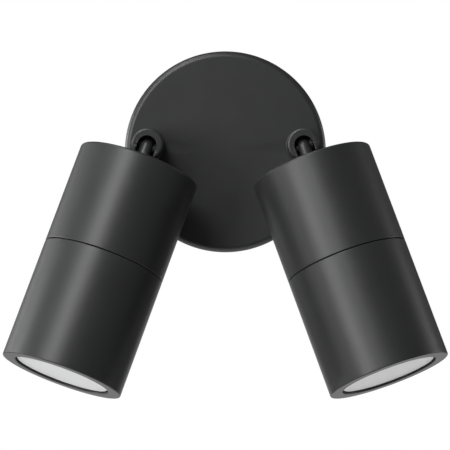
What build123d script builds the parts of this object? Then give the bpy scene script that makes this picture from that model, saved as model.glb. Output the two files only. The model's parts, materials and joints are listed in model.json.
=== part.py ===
from build123d import *
import os
from math import cos, hypot, radians, sin, sqrt

# Twin adjustable spotlight: a round wall plate, two slotted swivel posts and two cylindrical heads.
# Millimetres. Everything is modelled in wall axes: X right, Y up, Z out of the wall, with the origin
# at the plate's centre on the wall plane. The last step stands the light up, with +Z up and -Y out.

# ---- clearances ----
turn_fit = 0.06          # radial, a shaft that turns in its hole
thread_fit = 0.10        # radial, a screwed pair, whose threads are left plain
loose_fit = 0.10         # radial, a part that drops into its hole or bore
gasket_face_gap = 0.05   # lens gasket to the lip that turns over it

# ---- wall plate, a shallow dish open to the wall ----
plate_d = 100.0
plate_depth = 22.0       # wall plane to the plate's front face
plate_wall = 2.5
plate_edge_r = 3.0
gasket_t = 1.5
gasket_inset = 0.2       # gasket edge behind the plate's edge

# ---- mounting bracket and its screws ----
bracket_w = 16.0
bracket_t = 1.5
bracket_gap = 0.6        # bracket corner to the plate's inner wall
bracket_ear_gap = 1.8    # ear's tip below the swivel nut
bracket_step = 3.0       # raised middle, which leaves room behind for the grommet
bracket_step_w = 24.0
slot_spacing = 60.0
slot_length = 12.0
slot_w = 4.5
side_screw_d = 4.0
side_screw_edge = 4.0    # side screw below the ear's tip
side_screw_inset = 0.6   # headless screw's outer end inside the plate's edge
side_socket_af = 2.0
side_socket_depth = 1.5
screw_head_h = 2.0

# ---- cable grommet ----
grommet_bore_d = 8.0
grommet_neck_d = 12.0
grommet_flange_d = 15.0
grommet_flange_t = 1.5

# ---- terminal block ----
pole_pitch = 11.0
pole_w = 6.0
block_h = 16.0
block_t = 11.0
block_web_h = 10.0
block_web_t = 5.0
block_y = 24.0
block_pad_t = 2.5
barrel_d = 4.4
barrel_bore_d = 3.2
barrel_inset = 1.0       # barrel and clamp screws inside the block's faces
clamp_screw_d = 2.4
clamp_screw_y = 4.0      # clamp screw from the block's middle
block_screw_d = 2.5
block_screw_grip = 3.0

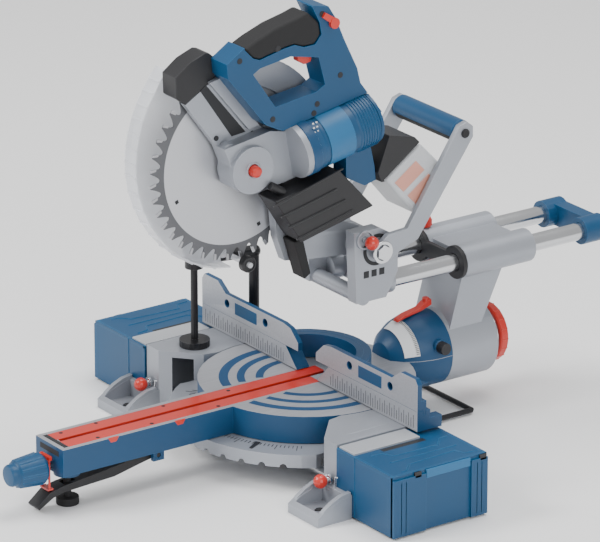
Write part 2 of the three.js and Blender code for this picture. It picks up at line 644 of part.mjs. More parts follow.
for (const [name, side] of [['left', -1], ['right', 1]]) {
  saw.add(
    piece(`extension_${name}`, extensionBox(side), FINISH.blue),
    piece(`extension_rods_${name}`, extensionRods(side), FINISH.steel),
    piece(`extension_lock_${name}`, extensionLock(side), FINISH.red),
    piece(`sliding_fence_${name}`, slidingFence(side), FINISH.casting),
    piece(`rail_${name}`, barY(84, 412, side * RAIL_X, RAIL_Z, RAIL_RADIUS, 20), FINISH.steel),
    piece(`transport_arm_${name}`, transportArm(side), FINISH.casting),
  );
}

export default saw;
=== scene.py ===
# %% [markdown]
# # A sliding compound mitre saw, from bare solids to a finished look
# The frame below is the engineering model of a cordless sliding mitre saw: every piece has its
# true size and rides on the body that moves it. Here each piece gets rounded edges, small fittings
# and a real finish. Nothing is moved, so the saw still tilts, swings, slides and plunges.

# %% Load the frame
import json
import math

import bmesh
import bpy
from mathutils import Matrix, Vector


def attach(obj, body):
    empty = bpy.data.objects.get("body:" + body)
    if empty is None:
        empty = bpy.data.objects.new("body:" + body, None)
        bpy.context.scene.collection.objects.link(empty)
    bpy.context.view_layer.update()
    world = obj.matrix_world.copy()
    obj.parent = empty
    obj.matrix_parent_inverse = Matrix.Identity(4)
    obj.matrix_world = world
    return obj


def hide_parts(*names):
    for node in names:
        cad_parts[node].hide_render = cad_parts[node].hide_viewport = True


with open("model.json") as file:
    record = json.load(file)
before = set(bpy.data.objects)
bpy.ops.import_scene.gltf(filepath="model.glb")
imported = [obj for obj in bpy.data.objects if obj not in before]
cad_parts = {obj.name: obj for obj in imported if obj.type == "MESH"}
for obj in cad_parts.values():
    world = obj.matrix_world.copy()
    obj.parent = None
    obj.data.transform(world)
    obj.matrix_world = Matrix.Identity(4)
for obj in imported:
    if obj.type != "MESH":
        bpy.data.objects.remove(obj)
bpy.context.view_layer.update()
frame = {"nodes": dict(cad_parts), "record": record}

# %% [markdown]
# ## Working in the maker's frame
# A saw is measured from its table: the turntable's axis is the origin, +X is the user's right and
# +Y runs away from the user. All shapes are written that way in millimetres, and one matrix carries
# a finished shape to the frame's metres.

# %% From table millimetres to frame metres
TABLE_HEIGHT = 86.0
LENGTH_OFFSET = 5.5
TO_FRAME = Matrix.Translation((0, LENGTH_OFFSET / 1000, TABLE_HEIGHT / 1000)) @ Matrix.Scale(0.001, 4)
BLADE_AXIS = (-109.0, 309.0)
print("table top at", TO_FRAME @ Vector((0, 0, 0)))

# %% [markdown]
# ## Camera, floor and light
# The camera stands a long way off with a long lens, in front and to the right of the saw and
# looking slightly down. Far away and narrow keeps upright edges upright, as on a catalogue page.

# %% Place the camera
CAMERA_TURN, CAMERA_RISE = 54.65, 20.3      # degrees round the saw and above the table
CAMERA_DISTANCE, CAMERA_LENS = 6.558, 310.08  # metres, millimetres
AIM_LIFT, AIM_LEFT = 0.1331142, 0.0086289    # metres from the table's axis to the middle of the view

def camera_at(turn, rise, distance, lens, aim):
    a, e = math.radians(turn), math.radians(rise)
    right = Vector((math.cos(a), math.sin(a), 0))
    up = Vector((-math.sin(a) * math.sin(e), math.cos(a) * math.sin(e), math.cos(e)))
    back = Vector((math.sin(a) * math.cos(e), -math.cos(a) * math.cos(e), math.sin(e)))
    data = bpy.data.cameras.new("studio_camera")
    data.sensor_width, data.lens = 36, lens
    made = bpy.data.objects.new("studio_camera", data)
    bpy.context.scene.collection.objects.link(made)
    place = aim + back * distance
    made.matrix_world = Matrix((
        (right.x, up.x, back.x, place.x), (right.y, up.y, back.y, place.y),
        (right.z, up.z, back.z, place.z), (0, 0, 0, 1)))
    bpy.context.scene.camera = made
    return right, up

table_axis = TO_FRAME @ Vector((0, 0, 0))
right, up = camera_at(CAMERA_TURN, CAMERA_RISE, CAMERA_DISTANCE, CAMERA_LENS, table_axis)
bpy.context.scene.camera.location += up * AIM_LIFT - right * AIM_LEFT
print("camera at", bpy.context.scene.camera.location)

# %% Pale floor and soft lights
def sheet_floor(size):
    bm = bmesh.new()
    bmesh.ops.create_grid(bm, x_segments=1, y_segments=1, size=size)
    mesh = bpy.data.meshes.new("studio_floor")
    bm.to_mesh(mesh)
    bm.free()
    made = bpy.data.objects.new("studio_floor", mesh)
    bpy.context.scene.collection.objects.link(made)
    paint = bpy.data.materials.new("floor_paint")
    paint.use_nodes = True
    shader = paint.node_tree.nodes["Principled BSDF"]
    shader.inputs["Base Color"].default_value = (0.97, 0.97, 0.97, 1)
    shader.inputs["Roughness"].default_value = 0.9
    mesh.materials.append(paint)
    return made

def softbox(name, place, aim, size, watts):
    data = bpy.data.lights.new(name, "AREA")
    data.shape, data.size, data.energy = "SQUARE", size, watts
    made = bpy.data.objects.new(name, data)
    bpy.context.scene.collection.objects.link(made)
    made.location = place
    made.rotation_euler = (Vector(aim) - Vector(place)).to_track_quat("-Z", "Y").to_euler()
    return made

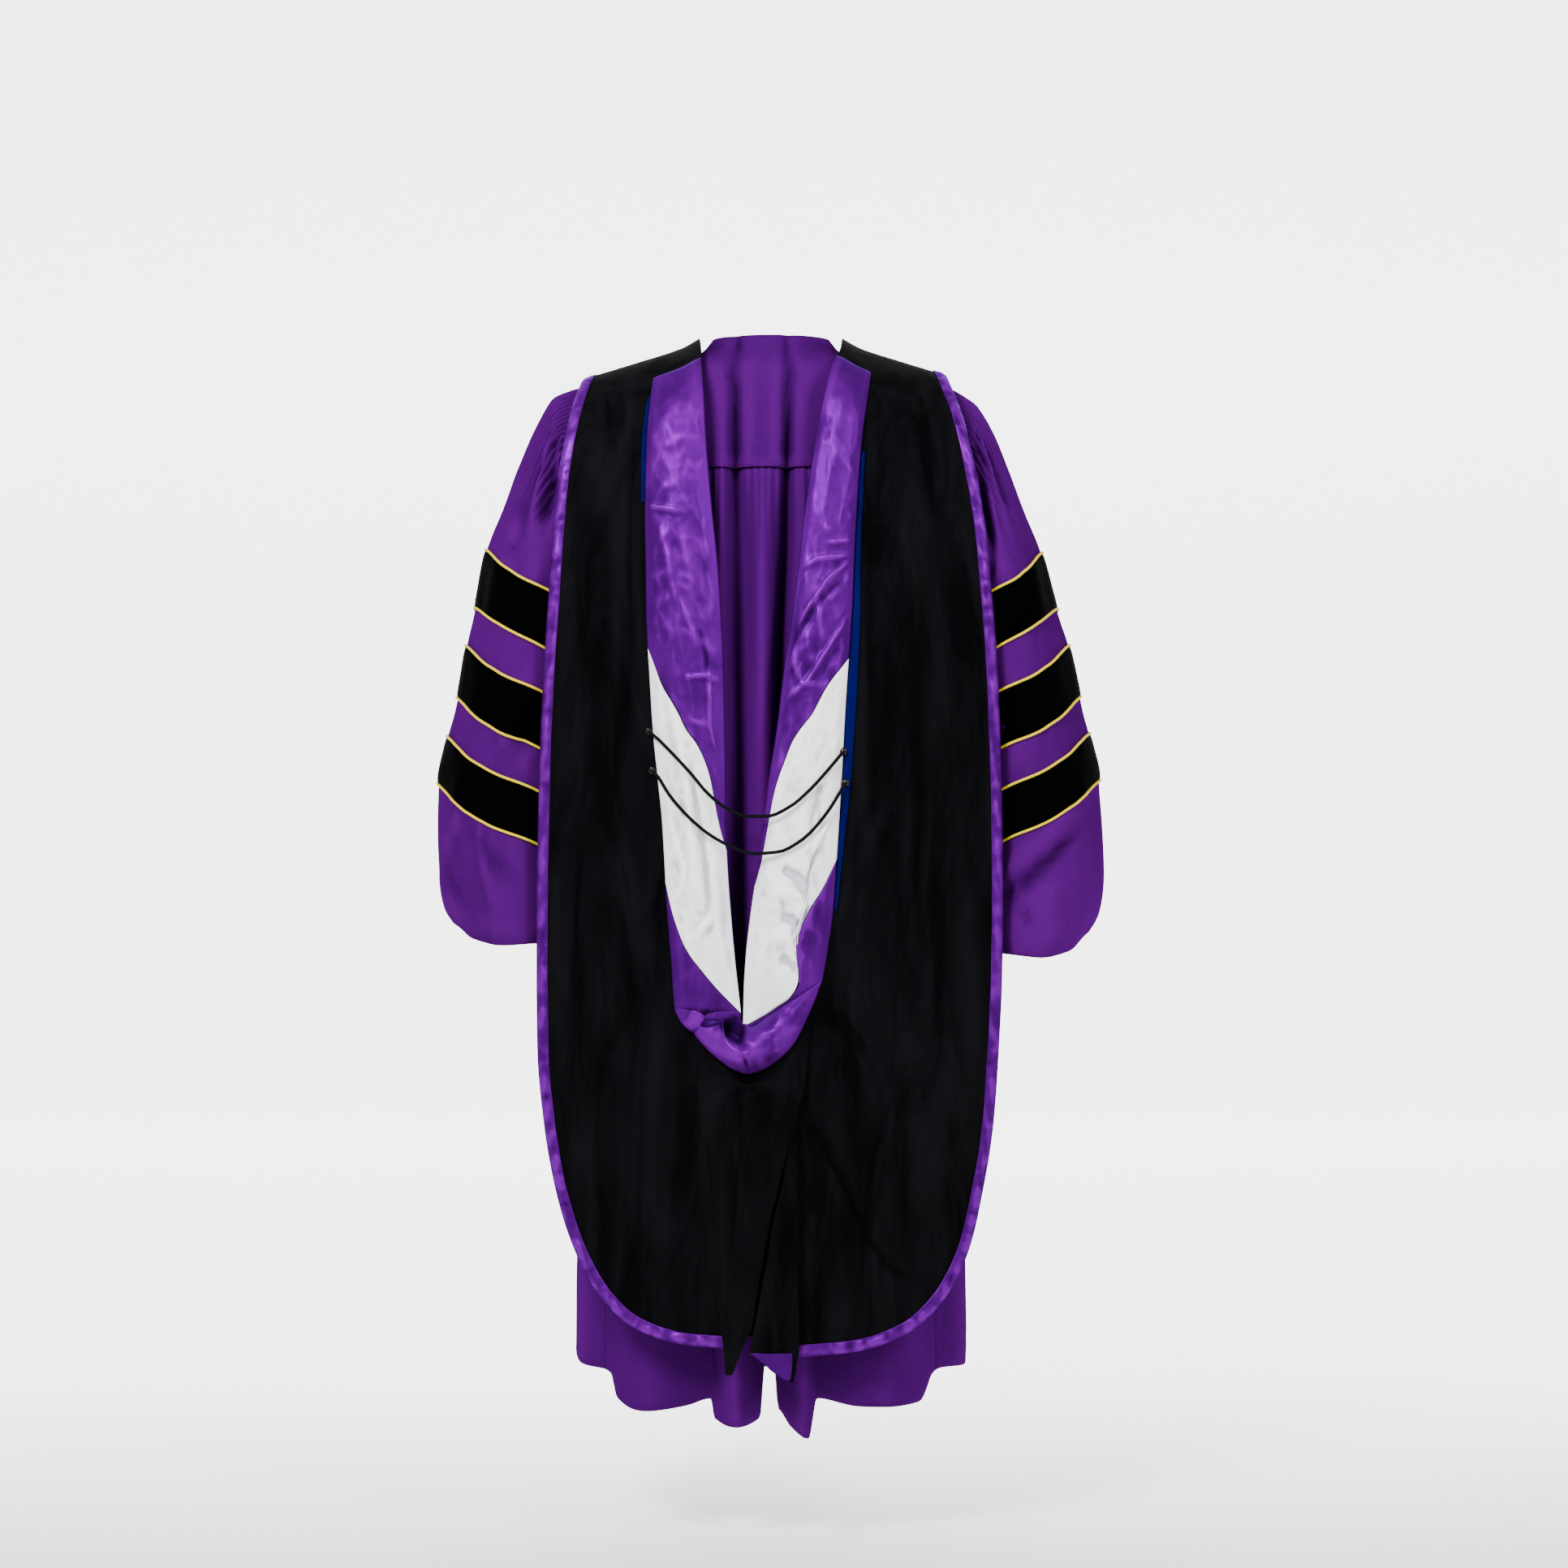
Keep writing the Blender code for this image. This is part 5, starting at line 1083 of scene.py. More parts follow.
for side in ("left", "right"):
    points = sleeveGrid(side, 0.0, 15.0, sleeveShape["down"], sleeveShape["across"])
    away = sleeveOutward(side)
    piece = gridCloth(f"sleeveCloth_{side}", points, gownCloth, bodyShape["wall"], outward=away, closed=True)
    standsFor(piece, "gown_cloth", f"sleeve_{side}")
    for number, (start, end) in enumerate(barShape["edges"], 1):
        margin = barShape["margin"]
        grid = sleeveGrid(side, start + margin, end - margin, barShape["down"], barShape["across"],
                          barShape["headShare"])
        share = np.linspace(0, 1, barShape["down"] + 1)[None, :]
        crown = barShape["crown"] * (1 - (2 * share - 1) ** 6)
        bar, _ = liftedRing(grid, barShape["lie"] + barShape["wall"] + crown)
        piece = gridCloth(f"barCloth_{side}_{number}", bar, barVelvet, barShape["wall"], outward=away,
                          closed=True)
        standsFor(piece, "bar_velvet", f"bar_{side}_{number}")
        for edgeNumber, at in ((1, start), (2, end)):
            beside, points = pipingShape["beside"], pipingShape["points"]
            strip = sleeveGrid(side, at - beside, at + beside, 2, points, barShape["headShare"])
            lifted, normal = liftedRing(strip, pipingShape["lie"] + pipingShape["radius"])
            label = f"{side}_{number}_{edgeNumber}"
            tube = roundTube(f"pipingCord_{label}", lifted[:-1, 1], pipingShape["radius"],
                             pipingShape["sides"], goldCord, facing=normal[:-1, 1])
            standsFor(tube, "gold_piping", f"piping_{label}")
print("sleeves made")


# Hood panels and border

hoodEdge = {
    "columns": ("row", "left_x", "left_drop", "right_x", "right_drop", "inner_drop"),
    "rows": (
        (0.0, 0.036, -0.312, -0.036, -0.312, -0.29), (1.0, 0.085, -0.262, -0.085, -0.262, -0.24),
        (2.0, 0.132, -0.2, -0.132, -0.2, -0.18), (3.0, 0.172, -0.13, -0.172, -0.13, -0.12),
        (4.0, 0.206, -0.066, -0.202, -0.066, -0.066), (5.0, 0.221, -0.024, -0.208, -0.024, -0.024),
        (6.0, 0.229, 0.0, -0.213, 0.0, 0.0), (7.0, 0.234, 0.016, -0.218, 0.016, 0.016),
        (8.0, 0.243, 0.05, -0.23, 0.05, 0.05), (9.0, 0.255, 0.126, -0.247, 0.126, 0.126),
        (10.0, 0.261, 0.205, -0.258, 0.205, 0.205), (11.0, 0.265, 0.284, -0.264, 0.284, 0.29),
        (12.0, 0.27, 0.361, -0.27, 0.361, 0.37), (13.0, 0.2746, 0.457, -0.274, 0.457, 0.46),
        (14.0, 0.277, 0.553, -0.2763, 0.553, 0.555), (15.0, 0.2787, 0.649, -0.277, 0.649, 0.65),
        (16.0, 0.2785, 0.744, -0.2756, 0.744, 0.74), (17.0, 0.277, 0.84, -0.271, 0.84, 0.818),
        (18.0, 0.2695, 0.92, -0.264, 0.928, 0.89), (19.0, 0.257, 0.992, -0.25, 1.01, 0.96),
        (20.0, 0.234, 1.066, -0.235, 1.07, 1.025), (21.0, 0.196, 1.13, -0.203, 1.13, 1.08),
        (22.0, 0.155, 1.163, -0.155, 1.17, 1.118), (23.0, 0.098, 1.179, -0.098, 1.187, 1.144),
        (24.0, 0.048, 1.182, -0.034, 1.192, 1.16),
    ),
}
meetingSeam = {
    "columns": ("drop", "x"),
    "rows": ((0.79, 0.0315), (0.86, 0.026), (0.98, 0.01), (1.08, 0.002), (1.2, 0.0)),
}
slitEnd = 0.802
stripLeft = {
    "columns": ("drop", "inner_x", "outer_x"),
    "rows": (
        (-0.29, 0.001, 0.018), (-0.24, 0.021, 0.045), (-0.18, 0.046, 0.075), (-0.12, 0.067, 0.1),
        (-0.066, 0.079, 0.118), (-0.024, 0.085, 0.128), (0.0, 0.087, 0.132), (0.016, 0.085, 0.136),
        (0.05, 0.082, 0.142), (0.126, 0.077, 0.148), (0.205, 0.069, 0.149), (0.254, 0.063, 0.148),
        (0.322, 0.058, 0.147), (0.39, 0.055, 0.143), (0.457, 0.054, 0.139), (0.514, 0.053, 0.133),
        (0.562, 0.053, 0.128), (0.61, 0.051, 0.125), (0.668, 0.047, 0.122), (0.725, 0.042, 0.117),
        (0.783, 0.0355, 0.113), (0.802, 0.0335, 0.11),
    ),
}
stripRight = {
    "columns": ("drop", "inner_x", "outer_x"),
    "rows": (
        (-0.29, -0.001, -0.018), (-0.24, -0.021, -0.045), (-0.18, -0.046, -0.075), (-0.12, -0.067, -0.1),
        (-0.066, -0.079, -0.116), (-0.024, -0.085, -0.122), (0.0, -0.087, -0.123), (0.016, -0.085, -0.122),
        (0.05, -0.074, -0.118), (0.126, -0.056, -0.108), (0.205, -0.041, -0.102), (0.254, -0.034, -0.099),
        (0.322, -0.025, -0.096), (0.39, -0.015, -0.091), (0.457, -0.007, -0.087), (0.514, 0.002, -0.084),
        (0.562, 0.008, -0.081), (0.61, 0.014, -0.078), (0.668, 0.0225, -0.074), (0.725, 0.029, -0.066),
        (0.77, 0.0315, -0.057), (0.802, 0.032, -0.048),
    ),
}
panelShape = {
    "border": 0.0142, "underBorder": 0.005, "borderWall": 0.001, "across": 84, "down": 210,
    "borderAcross": 8, "borderDown": 420,
    "panelFlat": {"left": (0.24, 1.753), "right": (0.293, 1.76)}, "panelArea": {"left": 0.31, "right": 0.35},
    "borderFlat": (0.018, 1.78), "borderArea": 0.0295,
    "puff": 0.0012, "pucker": 0.0016, "puckerStep": 0.3, "seed": {"left": 51, "right": 57}, "crowd": 1.25,
}


def stripTable(side):
    return stripLeft if side == "left" else stripRight


def slitEdge(side, drop):
    halfSeam = hoodShape["seam"] / 2 * (1 if side == "left" else -1)
    seamX = readTable(meetingSeam, "x", drop) + halfSeam
    return np.where(drop < slitEnd, readTable(stripTable(side), "inner_x", drop), seamX)


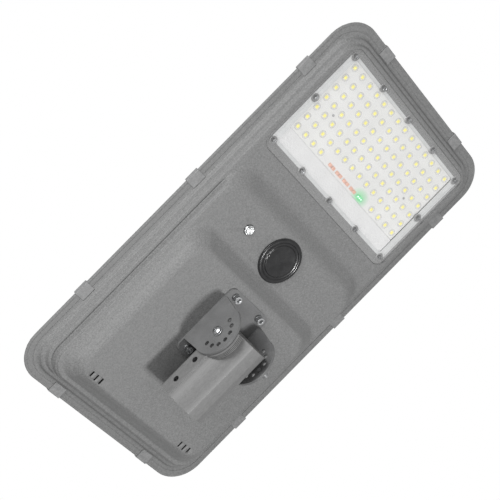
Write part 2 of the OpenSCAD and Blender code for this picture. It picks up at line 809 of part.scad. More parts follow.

What you need to do: Your task is to give again the lines from the one containing "for (const [name, side]" to the one containing "obj.parent = None", both lines included, exactly and without anything added.

Worked solution:
for (const [name, side] of [['left', -1], ['right', 1]]) {
  saw.add(
    piece(`extension_${name}`, extensionBox(side), FINISH.blue),
    piece(`extension_rods_${name}`, extensionRods(side), FINISH.steel),
    piece(`extension_lock_${name}`, extensionLock(side), FINISH.red),
    piece(`sliding_fence_${name}`, slidingFence(side), FINISH.casting),
    piece(`rail_${name}`, barY(84, 412, side * RAIL_X, RAIL_Z, RAIL_RADIUS, 20), FINISH.steel),
    piece(`transport_arm_${name}`, transportArm(side), FINISH.casting),
  );
}

export default saw;
=== scene.py ===
# %% [markdown]
# # A sliding compound mitre saw, from bare solids to a finished look
# The frame below is the engineering model of a cordless sliding mitre saw: every piece has its
# true size and rides on the body that moves it. Here each piece gets rounded edges, small fittings
# and a real finish. Nothing is moved, so the saw still tilts, swings, slides and plunges.

# %% Load the frame
import json
import math

import bmesh
import bpy
from mathutils import Matrix, Vector


def attach(obj, body):
    empty = bpy.data.objects.get("body:" + body)
    if empty is None:
        empty = bpy.data.objects.new("body:" + body, None)
        bpy.context.scene.collection.objects.link(empty)
    bpy.context.view_layer.update()
    world = obj.matrix_world.copy()
    obj.parent = empty
    obj.matrix_parent_inverse = Matrix.Identity(4)
    obj.matrix_world = world
    return obj


def hide_parts(*names):
    for node in names:
        cad_parts[node].hide_render = cad_parts[node].hide_viewport = True


with open("model.json") as file:
    record = json.load(file)
before = set(bpy.data.objects)
bpy.ops.import_scene.gltf(filepath="model.glb")
imported = [obj for obj in bpy.data.objects if obj not in before]
cad_parts = {obj.name: obj for obj in imported if obj.type == "MESH"}
for obj in cad_parts.values():
    world = obj.matrix_world.copy()
    obj.parent = None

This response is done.